Consider a (3, 4) tensor populated with seed 42:

Element (0, 0): flat = 0  -> make_engine(42 + 0)  -> splitmix64 chain -> engine
Element (0, 1): flat = 1  -> make_engine(42 + 1)  -> splitmix64 chain -> engine
Element (0, 2): flat = 2  -> make_engine(42 + 2)  -> splitmix64 chain -> engine
...
Element (2, 3): flat = 11 -> make_engine(42 + 11) -> splitmix64 chain -> engine

Each element gets its own Xoroshiro128pp engine with a unique state derived from its position. Whether the walk visits these 12 elements on 1 thread or 12 threads, each element always receives the same engine, producing identical results.

The draw reserves slots [0, 12) and advances the offset to 12, so a second draw from the same generator shifts every base by 12:

Second draw, element (0, 0): flat = 0  -> make_engine(42 + 12 + 0)  -> engine
Second draw, element (2, 3): flat = 11 -> make_engine(42 + 12 + 11) -> engine

The two draws never share a seed slot, so they differ – yet replaying with a fresh Generator(42) reproduces both draws in the same order.

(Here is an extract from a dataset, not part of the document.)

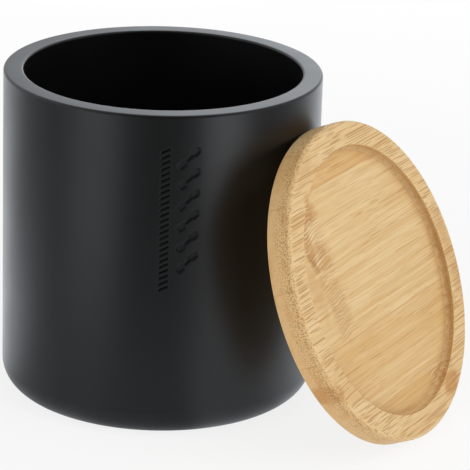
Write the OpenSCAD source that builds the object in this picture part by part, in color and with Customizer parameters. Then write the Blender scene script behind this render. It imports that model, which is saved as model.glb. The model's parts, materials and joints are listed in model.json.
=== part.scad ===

Global and explicit generators#

The system supports two usage patterns:

Global generator – sb::seed(42) sets the seed on a process-wide DefaultRandomGenerator (default_generator()). Some functions use this by default when no generator is passed explicitly.
Explicit generator – RandomGenerator gen(42) creates an independent generator that can be passed to functions, allowing multiple independent random streams.

Switching engines#

The engine is a template parameter on RandomGenerator. To use a different engine:

Implement the engine class satisfying UniformRandomBitGenerator (result_type, operator(), min(), max()).
Add a detail::make_engine specialization if the engine needs a non-standard seeding strategy.
Instantiate RandomGenerator<YourEngine>.

The walk infrastructure, consumer functions, and Python bindings do not change.